人によって「してもらいたいこと」は違う――思いやりは「オーダーメイド」
注意しなくてはいけないのは、人によってしてもらいたいこと・してもらいたくないことは大きく違うということです。
価値観の違いというやつですね。
私たちはひとりひとり別の人間なのでこれは当たり前のことです。
が、私たちは自分以外の人間にはなれないので、つい忘れがちにもなるのです。
先ほど例2でB子はA子の元に押しかけ、A子はそれを内心で嫌だと思っていたわけですが、相手がB子の価値観に近いC子であったならまた結果は違ったでしょう。
「前日にわざわざお守りを届けてくれるなんて、本当にB子は思いやりのある子だわ!」
とC子なら感激したかもしれません。
ですから私たちは、思いやりとはオーダーメイドのようなものだと考えれば良いのです。
それぞれの欲しいもの(=してもらいたいこと)がどのようなものなのかをまずは理解しなければ、オーダーメイド品を作って届けることはできません。

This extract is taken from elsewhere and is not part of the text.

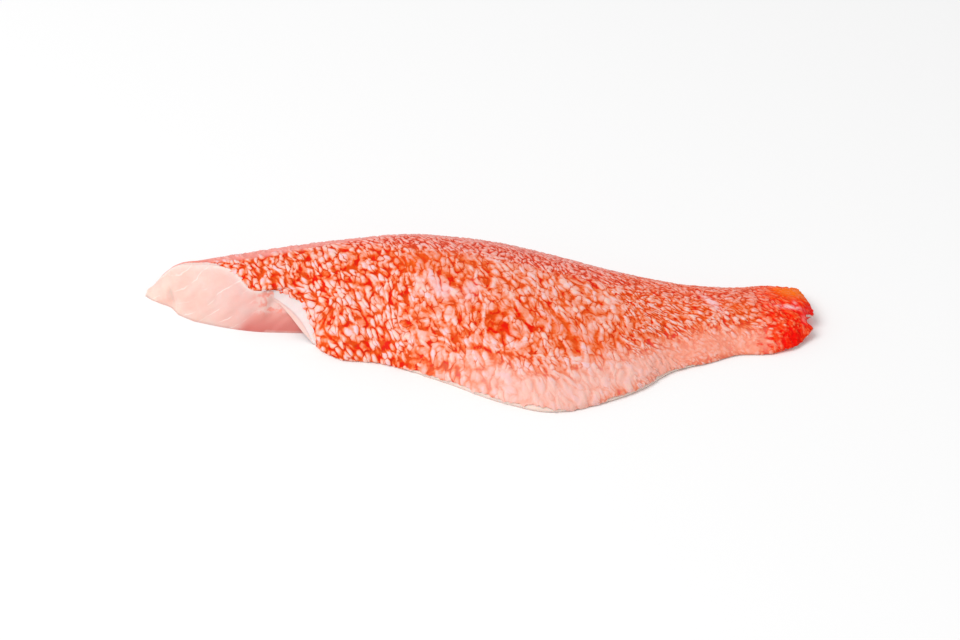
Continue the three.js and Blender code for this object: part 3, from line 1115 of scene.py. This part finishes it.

ですから突き詰めればまずは相手の価値観を理解してコミュニケーションを取ることが、思いやりには不可欠だということになります(参考「価値観とは何?他人の価値観を認めない人にならないために」)。
もちろん
「そりゃこんなことをしてもらったら大抵の人は嬉しいよね!」
という事柄もあります。
たとえば、以下のような。
- 荷物が多い時に少し持つ
- 忙しい時に手伝う、励ます
- 道に迷っている人を駅まで案内する
などなど。
このような多くの人が喜んでくれるような思いやりは、あまり知らない人に対してであってもどんどんしてあげましょう。
その上で、「あなたと近しい家族や好きな人や友人とは相手が本当にしてもらいたい(してもらいたくない)こと」を察するように努力し、「自分が本当にしてもらいたい(してもらいたくない)こと」を伝えるように努力します。
この努力の中でオーダーメイドの思いやりを作り上げ、実践していってあげましょう。